General Illness Information

Common Name:

Hyperlipidemia, Hypercholesterolemia

Medical Term: Hyperlipidemia

Description: Abnormally high levels of fat in the blood. Serum cholesterol higher than 200 mg/dL (5.18 mmol/L).  High risk: Serum cholesterol higher than 240 mg/dL (6.22 mmol/L)

High density lipoprotein fraction of cholesterol (HDL) is protective [“Good Cholesterol”]

Low density lipoprotein (LDL) is atherogenic [“bad cholesterol”]

This is a serious and “silent” problem in North America.

120 million people with cholesterol 200 mg/dL (5.18 mmol/L) or more, 60 million with 240 mg/dL (6.22 mmol/L) or more.



  • Diet;
  • Heredity;
  • Obesity;
  • Sedentary life-style;
  • Stress.

Secondary to other disorders:

  • Hypothyroidism;
  • Diabetes mellitus;
  • Nephrotic syndrome;
  • Obstructive liver disease;
  • Progestins;
  • Anabolic steroids;
  • Diuretics except indapamide;
  • Beta blockers except those with intrinsic sympathomimetic activity (ISA);
  • Some immunosuppressants.


  • Eat a diet that is low in fat.
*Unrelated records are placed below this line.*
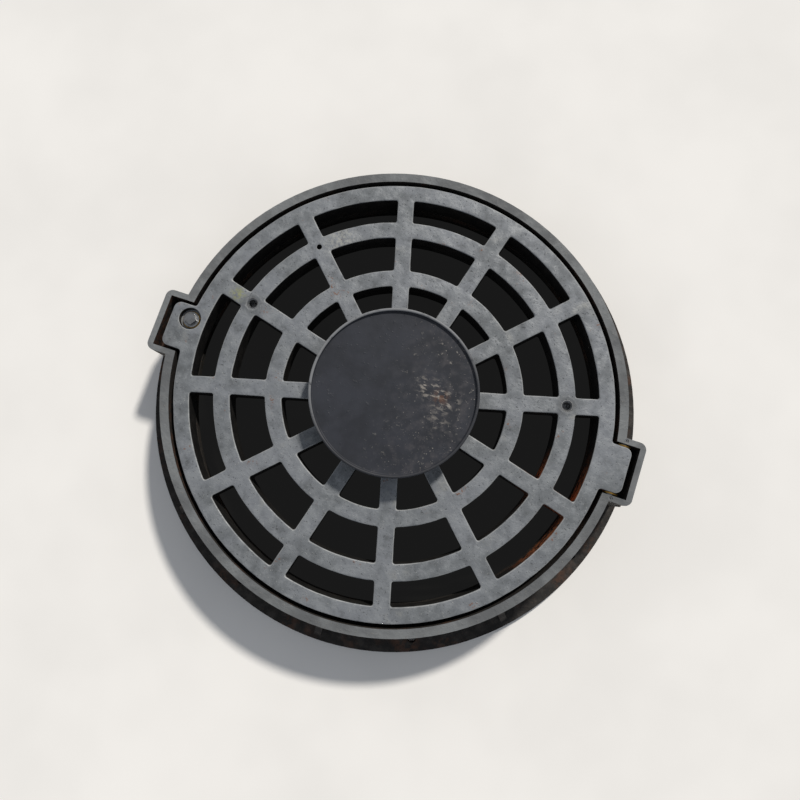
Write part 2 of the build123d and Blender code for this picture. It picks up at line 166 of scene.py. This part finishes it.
# ---- materials ----
def make_grate_iron():
    """Grey cast iron, sand cast and dipped black. Traffic has worn the top to dull blue-grey and
    left the slot walls black. The rounded edges are palest, and there is a little rust and lichen.
    The rust spots on the slot walls are painted brighter than rust in shade, as painted sunlight."""
    material, tree, shader = new_material("grey_iron_sand_cast_worn", {"Metallic": 0.2})
    place, _, upward = object_places(tree)
    blotch = patches(tree, place, 16, 0.4, 0.72, 5.0)
    hollow = patches(tree, place, 16, 0.46, 0.24, 5.0)
    pit = patches(tree, place, 3.0, 0.4, 0.24, 3.0)
    speck = patches(tree, place, 2.4, 0.6, 0.74, 3.0)
    top = overlay(tree, "#6b7075", "#7b8087", 1.0, patches(tree, place, 80, 0.38, 0.62))
    top = overlay(tree, top, "#8e9398", 0.7, blotch)
    top = overlay(tree, top, "#4f5356", 0.7, hollow)
    top = overlay(tree, top, "#a9acad", 0.6, speck)
    top = overlay(tree, top, "#46484a", 0.65, pit)
    top = overlay(tree, top, "#8a8a84", 0.55, patches(tree, place, 55, 0.58, 0.7), blotch)
    top = overlay(tree, top, "#73492f", 0.85, patches(tree, place, 34, 0.63, 0.7),
                  patches(tree, place, 4, 0.5, 0.62))
    for x, y in reversed(LIFTS):
        top = overlay(tree, top, "#505355", 0.75, spot(tree, place, (x, y, LID_TOP), 22),
                      patches(tree, place, 8, 0.3, 0.5))
    lichen = patches(tree, place, 5, 0.42, 0.56)
    top = overlay(tree, top, "#8f936c", 0.9, spot(tree, place, (-250, 67, LID_TOP), 16), lichen)
    top = overlay(tree, top, "#a4a6a2", 0.7, spot(tree, place, (-140, 184, LID_TOP), 34), lichen)
    edge_low = add(tree, "ShaderNodeMapRange", {"Value": upward, "From Min": 0.35, "From Max": 0.75})
    edge_high = add(tree, "ShaderNodeMapRange", {"Value": upward, "From Min": 0.99, "From Max": 0.92})
    top = overlay(tree, top, "#a5a8a9", 0.7, edge_low, edge_high, patches(tree, place, 22, 0.3, 0.6))
    wall = overlay(tree, "#151515", "#262422", 1.0, patches(tree, place, 14, 0.4, 0.7))
    under = add(tree, "ShaderNodeMapRange", {"Value": upward, "From Min": -0.3, "From Max": -0.8})
    wall = overlay(tree, wall, "#403c38", 0.9, under, patches(tree, place, 18, 0.3, 0.6, 5.0))
    wall = overlay(tree, wall, "#6b4029", 0.85, under, patches(tree, place, 40, 0.5, 0.64, 6.0))
    # Rust spots on the slot walls: the rust is real, but its colour is painted brighter than rust in shade
    # is, as painted sunlight on these walls.
    rust = patches(tree, place, 9, 0.4, 0.54, 5.0)
    for centre, reach in (((272, -62, 84), 85), ((248, -130, 84), 60), ((218, -40, 84), 45)):
        wall = overlay(tree, wall, "#bd7144", 0.95, spot(tree, place, centre, reach), rust)
    facing = add(tree, "ShaderNodeMapRange", {"Value": upward, "From Min": 0.25, "From Max": 0.6})
    tree.links.new(overlay(tree, wall, top, 1.0, facing), shader.inputs["Base Color"])
    tree.links.new(add(tree, "ShaderNodeMapRange", {"Value": blotch, "To Min": 0.66, "To Max": 0.5}),
                   shader.inputs["Roughness"])
    relief(tree, shader, ((blotch, 0.35), (speck, 0.25), (pit, -0.45)))
    return material


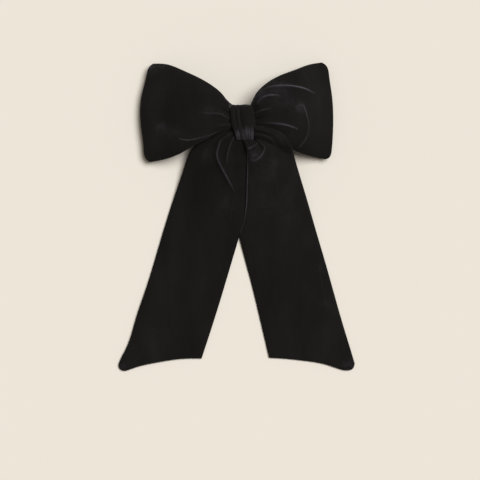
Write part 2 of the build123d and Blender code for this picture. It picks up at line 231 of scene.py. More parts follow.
def cloth_shell(name, middle, thickness, highlight_paint, around=False, material=None):
    """Closed sheet of cloth round a grid of middle points, velvet unless told otherwise.

    It is rolled shut where the thickness is 0: along both long edges (second index), and
    along the first and last rows too, unless the sheet runs around in a ring. The grid after the
    thickness carries its painted highlight, as creases() gives it.
    """
    n = unit_normals(middle, around)
    rows, cols = middle.shape[:2]
    upper = middle + n * thickness[..., None] / 2
    lower = middle - n * thickness[..., None] / 2
    index = np.arange(rows * cols).reshape(rows, cols)
    closed = np.zeros((rows, cols), bool)
    closed[:, 0] = closed[:, -1] = True
    if not around:
        closed[0] = closed[-1] = True
    under = np.where(closed, index, 0)
    open_count = int((~closed).sum())
    under[~closed] = rows * cols + np.arange(open_count)
    verts = np.concatenate([upper.reshape(-1, 3), lower[~closed]])
    faces = []
    last = rows if around else rows - 1
    for i in range(last):
        j = (i + 1) % rows
        for k in range(cols - 1):
            faces.append((index[i, k], index[j, k], index[j, k + 1], index[i, k + 1]))
            faces.append((under[i, k], under[i, k + 1], under[j, k + 1], under[j, k]))
    faces = [tuple(int(v) for v in f) for f in faces if len(set(f)) == 4]
    painted_highlight = np.concatenate([highlight_paint.reshape(-1, 3), np.zeros((open_count, 3))])
    return make_mesh(name, verts, faces, material or VELVET, painted_highlight)


def rounded(share, power=8.0):
    """Thickness share across a sheet (-1 to 1), full in the middle and 0 at the rolled edges."""
    return np.sqrt(np.clip(1 - np.abs(share) ** power, 0, 1))


def spread(count, crowd=0.85):
    """Stations from -1 to 1, crowded towards both ends."""
    t = np.linspace(-1, 1, count)
    return (1 - crowd) * t + crowd * np.sin(t * math.pi / 2)


def relax(grid, rounds, low=-np.inf, high=np.inf):
    """Smooth a grid of heights held between low and high, which may be NaN where nothing holds it."""
    low, high = np.nan_to_num(low, nan=-np.inf), np.nan_to_num(high, nan=np.inf)
    g = grid.copy()
    for _ in range(rounds):
        p = np.pad(g, 1, mode="edge")
        g = np.clip((p[:-2, 1:-1] + p[2:, 1:-1] + p[1:-1, :-2] + p[1:-1, 2:]) / 4, low, high)
    return g


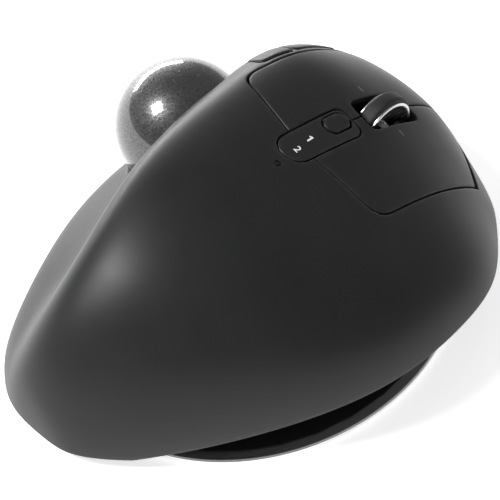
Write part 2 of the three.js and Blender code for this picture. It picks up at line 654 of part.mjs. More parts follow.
// ---- side keys ------------------------------------------------------------------------------
// Each side key has a stem that stands square to its leaning switch.
const TACT = { half: 2.4, height: 3.4 };
const SIDE_GAP = 1;
const sideFrames = new Map();
for (const name of Object.keys(SIDE_KEY_ENDS)) {
  const y = behindNose((SIDE_KEY_ENDS[name][0] + SIDE_KEY_ENDS[name][1]) / 2);
  const x = leftSeam(y) - SIDE_KEY_MARGIN - 2.4;
  const frame = new THREE.Group();
  frame.rotation.y = -LEAN;
  frame.position.set(x, y, heightAt(x, y, WALL));
  frame.updateMatrix();
  sideFrames.set(name, frame);
  tilting.add(frame);
}
for (const [name, frame] of sideFrames) {
  const place = (from, to, radius) => solid(geometryOf(bar(from, to, radius, 12)).applyMatrix4(frame.matrix));
  const stem = place([0, 0, -2.2], [0, 0, 6], 1.2).intersect(core(WALL / 2));
  const cap = wall.intersect(leaningPrism(sideKeyOutline(name, 0), 20, SKY));
  piece(`${name}_key`, cap.add(stem), softTouch(), tilting);
  const top = -2.2 - SIDE_GAP;
  const tact = block([-TACT.half, -TACT.half, top - TACT.height], [TACT.half, TACT.half, top]);
  piece(`${name}_switch`, tact, hardPlastic(), frame);
  const boardTop = top - TACT.height - FIT;
  const board = block([-3.2, -4.4, boardTop - BOARD], [3.2, 4.4, boardTop]);
  piece(`${name}_key_board`, board, circuit(), frame);
}

// ---- indicator strip, its button and light guides -----------------------------------------
const stripCore = core(0.2).subtract(core(WALL));
const GUIDES = {
  light_guide_1: [FINGER_LINE - 0.4, stripBack + 9.2],
  light_guide_2: [FINGER_LINE + 0.6, stripBack + 4],
};
const GUIDE_RADIUS = 0.9;
let strip = stripCore
  .intersect(prism(stripOutline(0), 0, SKY))
  .subtract(prism(easyOutline(SEAM), 0, SKY));
for (const place of Object.values(GUIDES)) {
  strip = strip.subtract(bar([...place, 30], [...place, SKY], GUIDE_RADIUS + FIT, 12));
}
piece('indicator_panel', strip, glossBlack(), tilting);
for (const [name, place] of Object.entries(GUIDES)) {
  const guide = bar([...place, 30], [...place, SKY], GUIDE_RADIUS, 12).intersect(stripCore);
  piece(name, guide, whiteLight(), tilting);
}
const statusGuide = bar([...STATUS, 30], [...STATUS, SKY], 0.7, 10).intersect(wall);
piece('status_light', statusGuide, whiteLight(), tilting);

const easy = new THREE.Vector2(FINGER_LINE - 0.9, stripFront - 4.6);
const easyUnder = heightAt(easy.x, easy.y, WALL);
const easyStem = bar([easy.x, easy.y, easyUnder - 1.6], [easy.x, easy.y, SKY], 1.1, 12)
  .intersect(core(WALL / 2));
const easyCap = core(0).subtract(core(WALL)).intersect(prism(easyOutline(0), 0, SKY));
piece('easy_switch_button', easyCap.add(easyStem), softTouch(), tilting);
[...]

Exercise regularly;
  • If you have diabetes, adhere closely to your treatment program;
  • Get a medical test to check your blood level of cholesterol and its fractions.

Signs & Symptoms

  • Corneal arcus (whitish ring around the pupil) before 50;
  • Xanthomata, Xanthelasma ( fat deposits on eyelids, face);
  • Arterial bruits ( loud arterial sounds, denote arterial narrowing);
  • Claudication ( pain in extremity, on minimal exertion);
  • Angina pectoris;
  • Stroke;
  • Myocardial infarction (Heart attack).

Risk Factors

  • Obesity;
  • Heredity;
  • Sedentary lifestyle;
  • Lack of exercise.

Diagnosis & Treatment

For diagnosis, a laboratory blood study to measure blood lipids. The patient must be fasting at least 10 hours to obtain a valid lipid level. Consumption of caffeine prior to the test may increase the cholesterol level.

General Measures:

Requires intervention: HDL less than 35 mg/dL (0.78 mmol/L), LDL greater than 160 mg/dL (4.14 mmol/L).

Recently, LDL acceptable levels have been lowered by the American Heart Association, and these are being correlated with cardiac risk factors of diabetes, hypertension, coronary event, smoking, peripheral vascular disease, severe obesity, strong family history, to initiate treatment early.


Drugs of choice are a class of drugs termed as “statins”:

  • Fluvastatin (Lescol), lovastatin (Mevacor), pravastatin (Pravachol), 20-40 mg per day, or cerivastatin (Baycol) 0.3-0.4 mg taken in evening. Effects: 20-40% LDL decrease, decreases triglycerides;
  • Simvastatin (Zocor) 5-80 mg may decrease LDL 50%, raise HDL, lower triglycerides;
  • Atorvastatin (Lipitor)10-80 mg may be taken any time of day, may decrease LDL 60%, also raises HDL and lowers triglycerides;
  • Liver function must be checked periodically.


No restrictions.


  • A diet low in fats is mandatory;
  • Reduce all dietary fats. Olive oil should be preferentially used;
  • Increase fiber, increase intake of fruits, vegetables, whole grains, and garlic;
  • Emphasize, vegetarian, meatless, egg less, cheese-less meals, with poultry, fish, and nonfat milk or yogurt;
  • Minimal daily alcohol use may increase HDL;
  • Dietary adherence to low fat and cholesterol generally may be expected to result in a 10% LDL reduction;
  • Intake of too many carbohydrates with a high glycemic index, e.g., bread rice, pasta, potatoes, will make weight loss and cholesterol reduction more difficult.

Possible Complications :

Coronary heart disease, cerebrovascular disease, generalized arteriosclerosis.


  • 1% decrease in cholesterol results in 2% decreased risk of coronary heart disease.

Primary prevention of coronary artery disease is very important, and includes dramatic reduction of LDL cholesterol, and modification of all the coronary risk factors:

  • Diabetes, hypertension, previous coronary event, smoking, peripheral vascular disease, severe obesityж
  • If treatment as above initiated early, with complete compliance, risk of coronary event can be reduced dramatically.